Hint: Some people prefer to use a paint brush to work the glue onto the entire plywood round and then spiral wrap.
Using the same method of gluing, wrap the rest of the tire with the sisal rope, starting at the top and working to the bottom.
While the glue is drying, attach the furniture legs to the larger piece of plywood. Depending on the style of legs, you will need to drill holes and attach the legs with the screws or bolts that came with the furniture legs. You can also apply Liquid Nail if desired.
Paint or stain base and furniture legs.
Once the stain is dry, attach the base to the tire, the same way you did the top round by drilling holes and then installing screws.

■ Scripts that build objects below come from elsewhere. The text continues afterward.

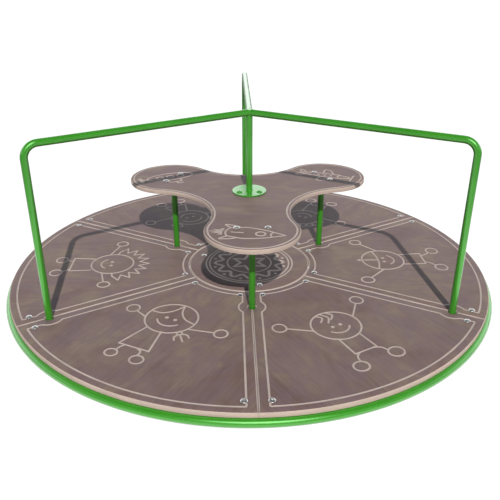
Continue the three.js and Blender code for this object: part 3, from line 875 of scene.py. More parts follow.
def shifted(drawing, x, y):
    return [(d[0], d[1] + x, d[2] + y, d[3]) if d[0] == "dot" else (d[0], [(p[0] + x, p[1] + y) for p in d[1]]) for d in drawing]


def engrave(drawing, z):
    ops = []
    for d in drawing:
        if d[0] == "dot":
            ops.append(dot(d[1], d[2], d[3], z))
        elif d[0] == "loop":
            ops.append(stroke(d[1], z, closed=True))
        elif d[0] == "fill":
            ops.append(pocket(d[1], z))
        else:
            ops.append(stroke(d[1], z))
    return ops


# ------------------------------------------------------------------ deck panels
def on_seam_at(a):
    return SEAT_POST_R if (a % 360) in (270, 30, 150) else RAIL_LEG_R


# The sixth of the deck along +X, before it is turned into place. Returns the outline and the rounding of each point.
def sector_outline(cw, ccw):
    half, e, r1, r0 = rad(30), SEAM / 2, DECK_R, CENTRE_R + 2
    a1, a0 = half - math.asin(e / r1), half - math.asin(e / r0)
    pts = [(p, 2.6) for p in arc(0, 0, r1, -a1, a1, 64)]
    d, n = Vector((math.cos(half), math.sin(half))), Vector((math.sin(half), -math.cos(half)))

    def notch(r, s):
        b, out = math.asin(e / HOLE_R), []
        for i in range(17):
            t = b + (PI - 2 * b) * i / 16
            q = d * (r + HOLE_R * math.cos(t)) + n * (HOLE_R * math.sin(t))
            out.append(((q.x, q.y * s), 2.2))
        return out

    def seam(ra, rb, s):
        k = max(2, int(abs(ra - rb) / 40))
        out = []
        for i in range(1, k):
            r = ra + (rb - ra) * i / k
            q = d * r + n * e
            out.append(((q.x, q.y * s), 4.2))
        return out

    pts += seam(r1, ccw + HOLE_R, 1) + notch(ccw, 1) + seam(ccw - HOLE_R, r0, 1)
    pts += [(p, 4.2) for p in arc(0, 0, r0, a0, -a0, 30)]
    pts += seam(r0, cw - HOLE_R, -1) + notch(cw, -1)[::-1] + seam(cw + HOLE_R, r1, -1)
    return [p for p, _ in pts], [c for _, c in pts]


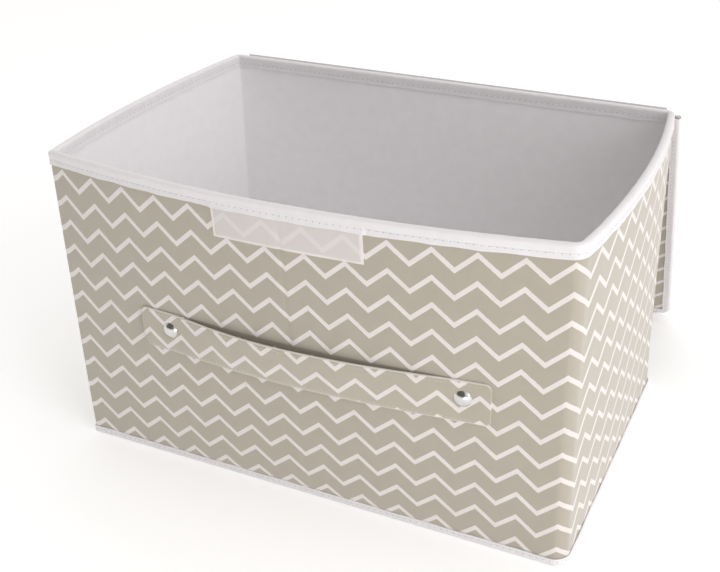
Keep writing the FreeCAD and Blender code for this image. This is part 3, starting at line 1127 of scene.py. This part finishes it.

Apply a protective coating of polyurethane or similar finish to the sisal to prevent shedding. Allow to dry before using.
If you want a larger surface space, then place a glass table top onto the finished table. Be sure the glass is heavy enough that it won't slip or secure to the sisal top with six evenly spaced drops of Liquid Nails.
Repurposing and Upcycling for Unique Coffee Tables
These ideas are simple and fast ways to reclaim old furniture and other items to create a unique coffee table. It doesn't take a lot of time or skill to make something useful out of an object or furniture by giving it a second life.